### WHAT TO PRODUCE
For each line of the data below that holds "parts", copy the line.

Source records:
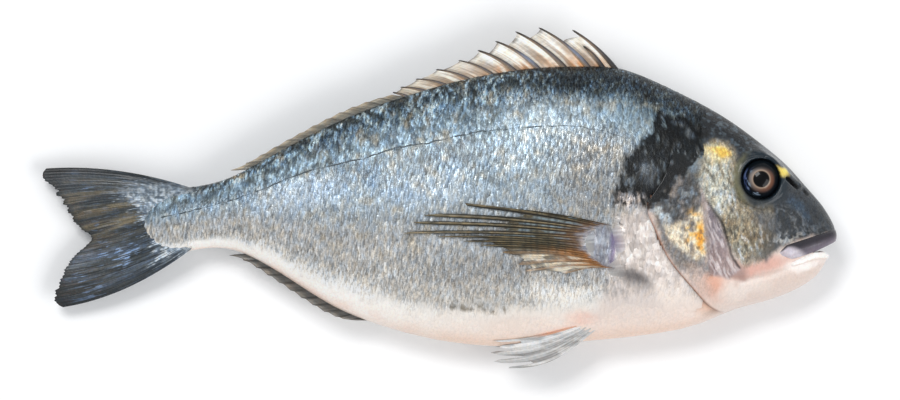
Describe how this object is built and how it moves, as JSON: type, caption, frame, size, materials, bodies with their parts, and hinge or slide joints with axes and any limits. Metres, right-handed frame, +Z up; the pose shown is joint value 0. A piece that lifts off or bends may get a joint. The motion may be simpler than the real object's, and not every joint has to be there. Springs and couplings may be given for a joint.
{
  "type": "whole raw fish",
  "caption": "Whole raw gilthead sea bream lying on its side, deep oval body with scales, spiny back fin, forked tail and slightly open mouth.",
  "frame": {"origin": "on the small flat of the lower flank, where the fish lies, close to its centre of mass", "axes": "+X towards the snout, +Y towards the back with the spiny fin, +Z up out of the right flank"},
  "size_m": [0.3112, 0.1331, 0.04],
  "materials": {
    "skin": "wet silvery scales",
    "eye": "wet and glossy"
  },
  "bodies": {
    "root": {"fish": "skin", "eye_right": "eye", "eye_left": "eye"}
  },
  "joints": []
}
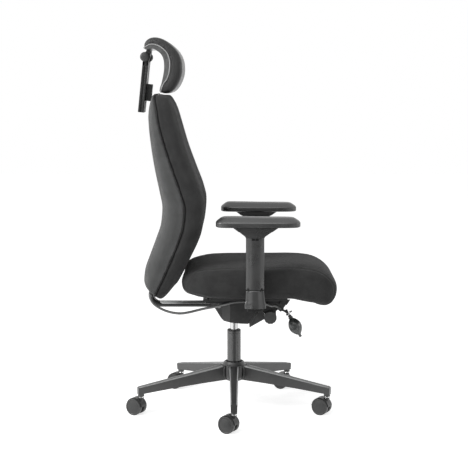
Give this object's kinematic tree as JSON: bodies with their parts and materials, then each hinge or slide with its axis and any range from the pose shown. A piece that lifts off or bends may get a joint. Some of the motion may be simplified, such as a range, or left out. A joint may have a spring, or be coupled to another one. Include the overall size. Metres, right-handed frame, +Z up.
{
  "type": "high back task chair",
  "caption": "Task chair on castors with a gas lift, reclining high back, air lumbar with hand pump, sliding seat, height adjusting arms and a tilting headrest.",
  "frame": {"origin": "on the floor, under the column axis", "axes": "+Z up, the chair faces -Y, +X at the sitter's left"},
  "size_m": [0.7051, 0.7518, 1.3439],
  "materials": {
    "base_nylon": "fine moulded texture",
    "column_paint": "satin powder coat",
    "bright_chrome": "polished",
    "zinc_steel": "zinc plated",
    "black_plastic": "fine spark texture",
    "grey_plastic": "fine spark texture",
    "button_plastic": "smooth satin",
    "wheel_plastic": "satin nylon with a soft tread",
    "painted_steel": "satin powder coat",
    "bulb_rubber": "smooth moulded rubber",
    "hose_vinyl": "smooth flexible tube",
    "seat_fabric": "woven upholstery",
    "rear_fabric": "woven upholstery",
    "shell_plastic": "satin",
    "pad_foam": "soft self-skinned foam"
  },
  "bodies": {
    "base": {"star_base": "base_nylon", "caster_sleeves": "zinc_steel", "column_tube": "column_paint", "guide_bush": "black_plastic", "thrust_bearing": "zinc_steel", "retaining_clip": "zinc_steel"},
    "caster_1": {"caster_1_stem": "bright_chrome", "caster_1_hood": "black_plastic"},
    "wheels_1": {"caster_1_wheels": "wheel_plastic"},
    "caster_2": {"caster_2_stem": "bright_chrome", "caster_2_hood": "black_plastic"},
    "wheels_2": {"caster_2_wheels": "wheel_plastic"},
    "caster_3": {"caster_3_stem": "bright_chrome", "caster_3_hood": "black_plastic"},
    "wheels_3": {"caster_3_wheels": "wheel_plastic"},
    "caster_4": {"caster_4_stem": "bright_chrome", "caster_4_hood": "black_plastic"},
    "wheels_4": {"caster_4_wheels": "wheel_plastic"},
    "caster_5": {"caster_5_stem": "bright_chrome", "caster_5_hood": "black_plastic"},
    "wheels_5": {"caster_5_wheels": "wheel_plastic"},
    "piston": {"piston_rod": "bright_chrome"},
    "carriage": {"gas_cylinder": "bright_chrome", "mechanism_housing": "black_plastic", "seat_plate": "painted_steel", "recline_pin": "zinc_steel", "recline_springs": "zinc_steel", "seat_rails": "black_plastic", "right_arm_bracket": "painted_steel", "left_arm_bracket": "painted_steel", "right_arm_socket": "grey_plastic", "left_arm_socket": "grey_plastic", "pump_bracket": "black_plastic", "pump_valve": "black_plastic", "pump_bulb": "bulb_rubber", "air_hose": "hose_vinyl"},
    "height_lever": {"height_lever": "black_plastic"},
    "tension_knob": {"tension_knob": "button_plastic", "tension_spindle": "zinc_steel"},
    "release_button": {"release_button": "bright_chrome"},
    "seat": {"seat_pan": "black_plastic", "seat_cushion": "seat_fabric"},
    "back": {"back_bar": "painted_steel", "back_board": "black_plastic", "back_rear_cover": "rear_fabric", "back_cushion": "seat_fabric", "lumbar_bladder": "hose_vinyl", "headrest_bracket": "black_plastic"},
    "headrest_post": {"headrest_post": "painted_steel", "headrest_pin": "black_plastic"},
    "headrest_link": {"headrest_link": "black_plastic"},
    "headrest": {"tilt_pin": "zinc_steel", "headrest_shell": "shell_plastic", "headrest_cushion": "seat_fabric"},
    "right_arm": {"right_arm_post": "grey_plastic"},
    "right_pad": {"right_arm_pad": "pad_foam"},
    "right_button": {"right_arm_button": "button_plastic"},
    "left_arm": {"left_arm_post": "grey_plastic"},
    "left_pad": {"left_arm_pad": "pad_foam"},
    "left_button": {"left_arm_button": "button_plastic"}
  },
  "joints": [
    {"name": "caster_1_swivel", "type": "hinge", "parent": "base", "child": "caster_1", "pos_m": [-0.351, 0, 0.065], "axis": [0, 0, 1], "continuous": true},
    {"name": "wheels_1_roll", "type": "hinge", "parent": "caster_1", "child": "wheels_1", "pos_m": [-0.34192, 0.01782, 0.03], "axis": [0.891, -0.454, 0], "continuous": true},
    {"name": "caster_2_swivel", "type": "hinge", "parent": "base", "child": "caster_2", "pos_m": [-0.10847, -0.33382, 0.065], "axis": [0, 0, 1], "continuous": true},
    {"name": "wheels_2_roll", "type": "hinge", "parent": "caster_2", "child": "wheels_2", "pos_m": [-0.09939, -0.316, 0.03], "axis": [0.891, -0.454, 0], "continuous": true},
    {"name": "caster_3_swivel", "type": "hinge", "parent": "base", "child": "caster_3", "pos_m": [0.28397, -0.20631, 0.065], "axis": [0, 0, 1], "continuous": true},
    {"name": "wheels_3_roll", "type": "hinge", "parent": "caster_3", "child": "wheels_3", "pos_m": [0.29304, -0.18849, 0.03], "axis": [0.891, -0.454, 0], "continuous": true},
    {"name": "caster_4_swivel", "type": "hinge", "parent": "base", "child": "caster_4", "pos_m": [0.28397, 0.20631, 0.065], "axis": [0, 0, 1], "continuous": true},
    {"name": "wheels_4_roll", "type": "hinge", "parent": "caster_4", "child": "wheels_4", "pos_m": [0.29304, 0.22413, 0.03], "axis": [0.891, -0.454, 0], "continuous": true},
    {"name": "caster_5_swivel", "type": "hinge", "parent": "base", "child": "caster_5", "pos_m": [-0.10847, 0.33382, 0.065], "axis": [0, 0, 1], "continuous": true},
    {"name": "wheels_5_roll", "type": "hinge", "parent": "caster_5", "child": "wheels_5", "pos_m": [-0.09939, 0.35164, 0.03], "axis": [0.891, -0.454, 0], "continuous": true},
    {"name": "swivel", "type": "hinge", "parent": "base", "child": "piston", "pos_m": [0, 0, 0.2], "axis": [0, 0, 1], "continuous": true},
    {"name": "gas_lift", "type": "slide", "parent": "piston", "child": "carriage", "axis": [0, 0, 1], "range_m": [-0.02, 0.08]},
    {"name": "height_lever_tilt", "type": "hinge", "parent": "carriage", "child": "height_lever", "pos_m": [-0.14, -0.095, 0.386], "axis": [1, 0, 0], "range_deg": [0, 12], "stiffness_Nm_per_rad": 0.6, "springref_deg": -8.59},
    {"name": "tension_turn", "type": "hinge", "parent": "carriage", "child": "tension_knob", "pos_m": [-0.09, -0.13, 0.352], "axis": [1, 0, 0], "continuous": true},
    {"name": "release_press", "type": "slide", "parent": "carriage", "child": "release_button", "axis": [0, 0.8829, -0.4695], "range_m": [0, 0.002], "stiffness_N_per_m": 400, "springref_m": -0.001},
    {"name": "seat_slide", "type": "slide", "parent": "carriage", "child": "seat", "axis": [0, -1, 0], "range_m": [0, 0.05]},
    {"name": "recline", "type": "hinge", "parent": "carriage", "child": "back", "pos_m": [0, 0.054, 0.39], "axis": [-1, 0, 0], "range_deg": [0, 20], "stiffness_Nm_per_rad": 90, "springref_deg": -34.38, "deforming": ["air_hose"]},
    {"name": "headrest_height", "type": "slide", "parent": "back", "child": "headrest_post", "axis": [0, -0.1045, 0.9945], "range_m": [0, 0.045]},
    {"name": "headrest_reach", "type": "hinge", "parent": "headrest_post", "child": "headrest_link", "pos_m": [0, 0.31, 1.277], "axis": [-1, 0, 0], "range_deg": [0, 25]},
    {"name": "headrest_tilt", "type": "hinge", "parent": "headrest_link", "child": "headrest", "pos_m": [0, 0.30042, 1.30648], "axis": [-1, 0, 0], "range_deg": [0, 20]},
    {"name": "right_arm_height", "type": "slide", "parent": "carriage", "child": "right_arm", "axis": [0, 0, 1], "range_m": [0, 0.08]},
    {"name": "right_pad_slide", "type": "slide", "parent": "right_arm", "child": "right_pad", "axis": [0, -1, 0], "range_m": [-0.025, 0.025]},
    {"name": "right_button_press", "type": "slide", "parent": "right_arm", "child": "right_button", "axis": [1, 0, 0], "range_m": [0, 0.003], "stiffness_N_per_m": 500, "springref_m": -0.001},
    {"name": "left_arm_height", "type": "slide", "parent": "carriage", "child": "left_arm", "axis": [0, 0, 1], "range_m": [0, 0.08]},
    {"name": "left_pad_slide", "type": "slide", "parent": "left_arm", "child": "left_pad", "axis": [0, -1, 0], "range_m": [-0.025, 0.025]},
    {"name": "left_button_press", "type": "slide", "parent": "left_arm", "child": "left_button", "axis": [-1, 0, 0], "range_m": [0, 0.003], "stiffness_N_per_m": 500, "springref_m": -0.001}
  ]
}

### RESULT OF THIS TASK
Describe how this object is built and how it moves, as JSON: type, caption, frame, size, materials, bodies with their parts, and hinge or slide joints with axes and any limits. Metres, right-handed frame, +Z up; the pose shown is joint value 0. A piece that lifts off or bends may get a joint. The motion may be simpler than the real object's, and not every joint has to be there. Springs and couplings may be given for a joint.
Give this object's kinematic tree as JSON: bodies with their parts and materials, then each hinge or slide with its axis and any range from the pose shown. A piece that lifts off or bends may get a joint. Some of the motion may be simplified, such as a range, or left out. A joint may have a spring, or be coupled to another one. Include the overall size. Metres, right-handed frame, +Z up.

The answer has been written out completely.